O governo quer que os planos de saúde façam o ressarcimento ao SUS (Sistema Único de Saúde) do valor das vacinas contra a covid-19 a serem aplicadas em seus beneficiários a partir do ano que vem. A ideia, porém, encontra resistência das empresas e da ANS (Agência Nacional de Saúde Suplementar), que regulamenta o setor e tem o poder de decidir se os planos devem ou não arcar com esses custos.
A disputa envolve uma fatura que pode ultrapassar os US$ 480 milhões (cerca de R$ 2,6 bilhões na cotação atual), pelos cálculos de técnicos do Ministério da Saúde. A cifra leva em conta o preço médio de US$ 10 por dose da vacina e os 48 milhões de beneficiários dos planos. Mas o valor pode até dobrar, caso sejam necessárias duas doses de reforço no ano que vem.
O pleito do ministério tem como base recomendação da Conitec (Comissão Nacional de Incorporação de Tecnologias no Sistema Único de Saúde), favorável à incorporação no Sistema Único de Saúde (SUS) dos imunizantes da Pfizer e da AstraZeneca. Ambos já têm registro definitivo da Anvisa (Agência Nacional de Vigilância Sanitária) para uso no Brasil.
Com o parecer em mãos, o secretário de Ciência, Tecnologia, Inovação e Insumos Estratégicos em Saúde, Hélio Angotti Neto, enviou ofício à ANS, em 30 de junho. No documento, ao qual o Valor teve acesso, ele solicita a avaliação inclusão dessas vacinas no Rol de Procedimentos e Eventos em Saúde, que é a lista de procedimentos, exames e tratamentos com cobertura obrigatória pelos planos.
A resposta da ANS chegou no último dia 20 de setembro, por meio de um ofício. Ao Valor, a agência confirmou o teor do documento enviado ao ministério.
Nele, a agência argumenta que, “não houve até o momento nenhuma incorporação de procedimento de vacinação como parte da cobertura obrigatória a ser ofertada pelas operadoras de planos privados de saúde”.
A ANS afirma ainda que, por estarem incluídas no PNI (Programa Nacional de Imunizações), a oferta da vacina deve ser feita “de modo gratuito, subvencionada pelos entes federativos em todo o território nacional”.
“Com isso, não seria possível a inclusão das vacinas covid-19 no Rol de Procedimentos e Eventos em Saúde, […] sem que a vacinação no âmbito da saúde suplementar seja conflitante com a legislação vigente”, alegou a ANS.
A agência afirmou também que “há um consenso da OMS (Organização Mundial da Saúde) de que a venda dos grandes laboratórios deveria ser, prioritariamente, se não exclusivamente, aos governos, às autoridades públicas”.

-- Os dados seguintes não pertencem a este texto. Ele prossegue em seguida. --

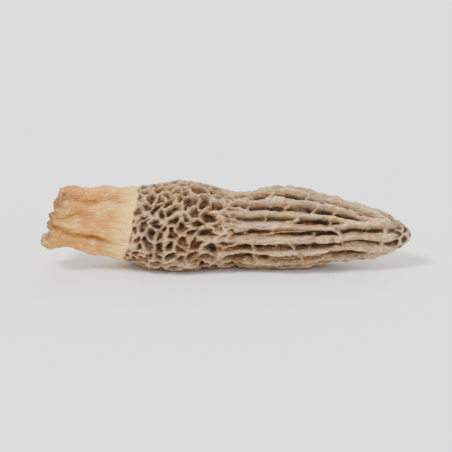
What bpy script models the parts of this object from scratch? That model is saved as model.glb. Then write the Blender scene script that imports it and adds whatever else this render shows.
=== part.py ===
"""A dried black morel, lying on its side with its tip towards +X.

One piece, as it grew: a ribbed and pitted cap that runs into a short shrunken stem, hollow inside and
open at the torn end of the stem. Metres, +Z up. It rests on z = 0, on the ribs that dried flat under it.
"""

import math
import random

import bmesh
import bpy
from mathutils import Vector, noise

MM = 0.001

# The cap, from the stem (station 0) to its tip (station 1)
CAP_LENGTH = 30.0 * MM
CAP_RADIUS = 5.25 * MM  # over the rib crests, at the widest ring
CAP_SWELL = ((0.0, 0.85), (0.1, 0.98), (0.2, 1.01), (0.36, 0.955), (0.56, 1.045), (0.8, 0.93), (1.0, 0.95))
CAP_RINGS = 37
FOOT_SLANT = 1.6 * MM  # the cap reaches this much further down the stem along its underside
DENT_DEPTH = 0.6 * MM  # a shallow dent dried into the cap's top
DENT_STATION = 0.36
DENT_LENGTH = 0.12  # to each side, in stations
SECTION_HEIGHT = 0.94  # the dried section's height over its width
WARP = 0.10  # how far drying pulled the section out of round, as a share of its radius

# The ribs and the pits between them
RIBS = 16
PIT_DEPTH = 1.15 * MM
RIB_SWAY = 0.14 * MM  # to each side, and three times that among the fine pits
FINE_END = 0.36  # nearer the stem than this station the pits are short and crooked
COLUMN_PLACES = (-0.14, 0.14, 0.36, 0.5, 0.64)  # across one rib and the pit after it, in rib spacings
COLUMN_SINKS = (0.0, 0.0, 0.85, 1.0, 0.85)  # how deep each of those lies, in pit depths
BRIDGE_SINK = 0.35  # the same where a low cross ridge closes a pit

# The stem, from its torn end to the cap
STEM_LENGTH = 10.5 * MM  # along its underside
STEM_TOP_RADIUS = 4.36 * MM
STEM_SWELL = ((0.0, 1.0), (0.30, 0.93), (0.72, 0.82), (0.92, 0.86), (1.0, 0.80))  # along it, to its end
STEM_RINGS = 9
STEM_FOLDS = 5
FOLD_DEPTH = 0.22 * MM
TEAR_SLANT = 2.4 * MM  # the stem is this much shorter along its top
TEAR_ROUGHNESS = 0.35 * MM
LIP = 0.22 * MM

# The hollow, from the torn end to where it closes inside the cap
HOLLOW_HALF_WIDTH = 1.95 * MM
HOLLOW_HALF_HEIGHT = 1.6 * MM
HOLLOW_END = 20.0 * MM  # past the foot of the cap
HOLLOW_RINGS = 7

# How it lies
PRESSED = 0.40 * MM  # the depth of the ribs that dried flat underneath
TIP_DROOP = 0.7 * MM
STEM_RISE = 1.6 * MM
BOW = 1.3 * MM  # the sideways curve of its centre line, from the middle to either end

SEED = 11
FLESH_COLOUR = (0.20, 0.135, 0.085, 1.0)
FLESH_ROUGHNESS = 0.85


def eased(low, high, value):
    """0 below low, 1 above high, and a smooth step between them."""
    share = min(1.0, max(0.0, (value - low) / (high - low)))
    return share * share * (3.0 - 2.0 * share)


def through(points, place):
    """The height at this place of a smooth line through the points."""
    for (x0, y0), (x1, y1) in zip(points, points[1:]):
        if place <= x1:
            return y0 + (y1 - y0) * eased(x0, x1, place)
    return points[-1][1]


def crest_radius(station):
    """The cap's radius over its ribs: a blunt cone, with the swells and the waist left by drying."""
    cone = (1.0 - min(station, 1.0) ** 2.8) ** 0.5
    return CAP_RADIUS * cone * through(CAP_SWELL, station)


def centre(x):
    """The centre line, as (y, z), at x from the foot of the cap."""
    middle = (CAP_LENGTH - STEM_LENGTH) / 2
    reach = (CAP_LENGTH + STEM_LENGTH) / 2
    bow = -BOW * ((x - middle) / reach) ** 2
    height = CAP_RADIUS * SECTION_HEIGHT - PRESSED
    height -= TIP_DROOP * eased(0.5 * CAP_LENGTH, CAP_LENGTH, x)
    height += STEM_RISE * eased(0.1 * CAP_LENGTH, -STEM_LENGTH, x)
    return bow, height


def rib_angle(rib, station):
    """Where a rib runs round the cap. It sways more where the pits are fine."""
    sway = RIB_SWAY * (3.0 - 2.0 * eased(0.5 * FINE_END, 1.2 * FINE_END, station))
    sway *= eased(0.0, 0.08, station) * (1.0 - eased(0.8, 1.0, station))
    waves = math.sin(19.0 * station + 2.4 * rib) + 0.6 * math.sin(41.0 * station + 4.1 * rib)
    return math.tau * rib / RIBS + sway * waves / max(crest_radius(station), 1.0 * MM)


def foot(angle):
    """Where the cap ends on the stem at this angle: further down along the underside."""
    return -FOOT_SLANT * (1.0 - math.sin(angle)) / 2


def dent(station, angle):
    """How deep the dent in the cap's top is here."""
    return DENT_DEPTH * math.exp(-(((station - DENT_STATION) / DENT_LENGTH) ** 2)) * max(0.0, math.sin(angle))


def on_skin(x, radius, angle, sink):
    """A point of the outside, where the radius is over the ribs and sink is how far under them it lies."""
    out = Vector((0.0, math.cos(angle), math.sin(angle)))
    radius *= 1.0 + WARP * noise.noise(out * 1.1 + Vector((x / (9.0 * MM), 0.0, 3.7)))
    y, z = centre(x)
    crest_height = z + radius * SECTION_HEIGHT * out.z
    radius -= sink * eased(0.1 * MM, 1.6 * MM, crest_height)
    return Vector((x, y + radius * out.y, max(0.0, z + radius * SECTION_HEIGHT * out.z)))


def column_angles(station):
    """The angle and the sink of every column of points round the cap."""
    columns = []
    for rib in range(RIBS):
        start = rib_angle(rib, station)
        gap = rib_angle(rib + 1, station) - start
        if rib == RIBS - 1:
            gap = rib_angle(0, station) + math.tau - start
        columns += [(start + gap * place, sink) for place, sink in zip(COLUMN_PLACES, COLUMN_SINKS)]
    return columns


def bridged_rings(dice):
    """The rings at which a cross ridge closes one pit: close together near the stem, and further apart on."""
    rings = set()
    ring = dice.randint(1, 2)
    while ring < CAP_RINGS:
        rings.add(ring)
        fine = ring / CAP_RINGS < FINE_END
        ring += dice.randint(2, 3) if fine else dice.randint(4, 7)
    return rings


def cap_rings():
    """The cap's rings of points, from the tip to its foot."""
    dice = random.Random(SEED)
    bridges = [bridged_rings(dice) for _ in range(RIBS)]
    rings = []
    for ring in reversed(range(CAP_RINGS)):
        station = 1.0 - (1.0 - ring / CAP_RINGS) ** 1.12
        radius = crest_radius(station)
        depth = PIT_DEPTH * min(1.0, radius / (0.75 * CAP_RADIUS)) * eased(0.0, 0.05, station)
        points = []
        for column, (angle, sink) in enumerate(column_angles(station)):
            if sink and ring in bridges[column // len(COLUMN_PLACES)]:
                sink = BRIDGE_SINK
            x = foot(angle) + (CAP_LENGTH - foot(angle)) * station
            points.append(on_skin(x, radius - dent(station, angle), angle, sink * depth))
        rings.append(points)
    return rings


def tear(angle):
    """Where the stem ends at this angle: a slanting, ragged tear."""
    out = Vector((math.cos(angle), math.sin(angle), 0.0))
    ragged = TEAR_ROUGHNESS * noise.noise(out * 2.1)
    return -STEM_LENGTH + TEAR_SLANT * (1.0 + out.y) / 2 + ragged


def stem_rings():
    """The stem's rings of points, from the cap's foot to its torn lip."""
    angles = [angle for angle, _ in column_angles(0.0)]
    rings = []
    for ring in range(1, STEM_RINGS + 1):
        share = ring / STEM_RINGS
        radius = STEM_TOP_RADIUS * through(STEM_SWELL, share)
        fold = FOLD_DEPTH * eased(0.0, 0.4, share)
        points = []
        for a in angles:
            x = foot(a) + (tear(a) - foot(a)) * share
            points.append(on_skin(x, radius, a, fold * (1.0 + math.cos(STEM_FOLDS * a + 2.0 * share))))
        rings.append(points)
    return rings


def hollow_rings():
    """The hollow's rings of points, from the torn lip to its blind end."""
    angles = [angle for angle, _ in column_angles(0.0)]
    rings = []
    for ring in range(HOLLOW_RINGS):
        share = ring / HOLLOW_RINGS
        size = (1.0 - share**3) ** 0.5
        points = []
        for a in angles:
            mouth = tear(a) + LIP
            x = mouth + (HOLLOW_END - mouth) * share
            y, z = centre(x)
            wide = HOLLOW_HALF_WIDTH * size * math.cos(a)
            high = HOLLOW_HALF_HEIGHT * size * math.sin(a)
            points.append(Vector((x, y + wide, z + high)))
        rings.append(points)
    return rings


def lip_ring(outside, inside):
    """The lip's own ring, midway between the outside and the hollow and standing a little proud."""
    return [(a + b) / 2 - Vector((LIP + (b.x - a.x) / 2, 0.0, 0.0)) for a, b in zip(outside, inside)]


def skinned(rings, first, last):
    """A closed mesh over the rings, with a point to close each end."""
    mesh = bmesh.new()
    loops = [[mesh.verts.new(point) for point in ring] for ring in rings]
    for ring, following in zip(loops, loops[1:]):
        for i in range(len(ring)):
            mesh.faces.new((ring[i - 1], ring[i], following[i], following[i - 1]))
    for point, ring, turn in ((first, loops[0], 1), (last, loops[-1], -1)):
        pole = mesh.verts.new(point)
        for i in range(len(ring)):
            mesh.faces.new((pole, ring[i], ring[i - 1])[::turn])
    bmesh.ops.triangulate(mesh, faces=mesh.faces)
    bmesh.ops.recalc_face_normals(mesh, faces=mesh.faces)
    return mesh


def centred(mesh):
    """Moves the mesh so that the origin is under the middle of its box."""
    for axis in (0, 1):
        places = [vert.co[axis] for vert in mesh.verts]
        middle = (min(places) + max(places)) / 2
        for vert in mesh.verts:
            vert.co[axis] -= middle


def flesh():
    """The dried flesh: matt, brown, between the pale ribs and the dark pits."""
    material = bpy.data.materials.new("dried_flesh")
    material.use_nodes = True
    shader = material.node_tree.nodes["Principled BSDF"]
    shader.inputs["Base Color"].default_value = FLESH_COLOUR
    shader.inputs["Roughness"].default_value = FLESH_ROUGHNESS
    shader.inputs["Metallic"].default_value = 0.0
    material.diffuse_color = FLESH_COLOUR
    return material


def dried_morel():
    """The whole mushroom, as one closed solid."""
    stem = stem_rings()
    hollow = hollow_rings()
    rings = cap_rings() + stem + [lip_ring(stem[-1], hollow[0])] + hollow
    tip = Vector((CAP_LENGTH, *centre(CAP_LENGTH)))
    hollow_end = Vector((HOLLOW_END, *centre(HOLLOW_END)))
    body = skinned(rings, tip, hollow_end)
    centred(body)
    mesh = bpy.data.meshes.new("dried_morel")
    body.to_mesh(mesh)
    body.free()
    mesh.shade_smooth()
    mesh.set_sharp_from_angle(angle=math.radians(60))
    mesh.materials.append(flesh())
    morel = bpy.data.objects.new("dried_morel", mesh)
    bpy.context.collection.objects.link(morel)


for leftover in list(bpy.data.objects):
    bpy.data.objects.remove(leftover)
dried_morel()
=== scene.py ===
import math
import random

import bpy
import numpy as np
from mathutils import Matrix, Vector, noise


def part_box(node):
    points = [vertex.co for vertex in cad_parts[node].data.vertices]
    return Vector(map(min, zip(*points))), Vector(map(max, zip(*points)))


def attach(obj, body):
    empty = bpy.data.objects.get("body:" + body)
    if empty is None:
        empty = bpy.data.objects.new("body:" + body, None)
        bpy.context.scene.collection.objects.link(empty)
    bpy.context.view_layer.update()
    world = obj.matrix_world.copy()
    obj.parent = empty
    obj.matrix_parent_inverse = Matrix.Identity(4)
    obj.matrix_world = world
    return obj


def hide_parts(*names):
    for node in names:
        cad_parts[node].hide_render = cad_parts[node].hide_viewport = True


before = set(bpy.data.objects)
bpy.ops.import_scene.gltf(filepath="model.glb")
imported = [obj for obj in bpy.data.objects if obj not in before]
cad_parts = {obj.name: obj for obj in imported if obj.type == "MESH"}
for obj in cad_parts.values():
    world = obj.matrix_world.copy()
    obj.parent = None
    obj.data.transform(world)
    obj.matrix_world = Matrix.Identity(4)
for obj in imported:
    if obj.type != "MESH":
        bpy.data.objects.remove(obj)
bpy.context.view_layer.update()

# ---- The form ------------------------------------------------------------------------------------
# A morel is one piece of thin flesh round one hollow: a cap like a blunt cone, grown onto a short
# stem. Drying drew this one in, pulled its section out of round and bowed it. It lies on its side.

MM = 0.001
TURN = math.tau
COLUMNS = 288  # points round the mushroom, in every ring
low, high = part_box("dried_morel")
LENGTH, WIDTH, HEIGHT = high - low
CAP_LENGTH = 0.733 * LENGTH
CAP_RADIUS = 0.4859 * WIDTH  # over the crests of the ribs, at the widest ring
CAP_SWELL = ((0.0, 0.85), (0.1, 0.98), (0.2, 1.01), (0.36, 0.955), (0.56, 1.045), (0.8, 0.93), (1.0, 0.95))
CAP_BLUNTNESS = 2.8
STEM_LENGTH = LENGTH - CAP_LENGTH
MIDDLE = (CAP_LENGTH - STEM_LENGTH) / 2  # of its length, from the cap's foot
DENT_DEPTH = 0.75 * MM  # a shallow dent dried into the cap's top
DENT_STATION = 0.36
DENT_LENGTH = 0.12  # to each side, in stations
SECTION_HEIGHT = 0.94  # the dried section's height over its width
WARP = 0.10  # how far drying pulled the section out of round, as a share of its radius
WARP_LENGTH = 9.0 * MM
WARP_ROUND = 1.1  # the radius, in lumps of noise, of the rod that the warp is read from
PRESSED = 0.40 * MM  # how much of the ribs underneath dried flat
PRESSED_UP_TO = 1.6 * MM  # pits between crests lower than this were made shallower too
PRESSED_PITS = 0.4  # what is left of their depth at the surface
TIP_DROOP = 0.7 * MM
STEM_RISE = 1.6 * MM
BOW = 1.3 * MM  # the sideways curve of its centre line, from the middle to either end
OCTAVE_FADE = 1.0  # each octave of noise is half as strong as the one before
OCTAVE_STEP = 2.0  # and twice as fine
angles = np.arange(COLUMNS) * TURN / COLUMNS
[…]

A ANS alegou ainda que “a compra e a oferta de imunizantes pelos planos de saúde poderiam beneficiar a vacinação de uma parcela mais favorecida da população”, o que criaria uma “desigualdade social no acesso s vacinas”. Além disso, a “pressão de demanda” poderia encarecer os imunizantes.
Em nota, a Federação Nacional de Saúde Suplementar (FenaSaúde), que representa os planos, afirmou que a medida é “ineficaz, pois não vai aumentar a disponibilidade de vacinas para a população”. Disse ainda que haveria “aumento de despesas assistenciais e, portanto, reajuste das mensalidades”.
A entidade diz ainda que as fabricantes “já manifestaram que não venderão vacina contra a covid-19 para o sistema privado nesta fase da pandemia”.
Uma fonte do governo, porém, ressalta que a ideia não é que as empresas privadas adquiram as vacinas, responsabilidade que continuará a cargo do Ministério da Saúde. O que se pretende é que os planos de saúde façam um ressarcimento ao SUS, o que só seria possível com o aval da ANS.
Ainda de acordo com essa fonte, as vacinas são “custo-efetivas”. Ou seja, os planos não teriam prejuízo ao adquiri-las, uma vez que o gasto com imunizantes é em tese mais baixo do que o valor de medicamentos, tratamentos e internações, inclusive em leitos de UTI.
Sobre o fato de jamais nenhuma outra vacina ainda ter sido incluída como de cobertura obrigatória pelos planos, esse interlocutor do governo alega que não houve nenhuma pandemia como atual.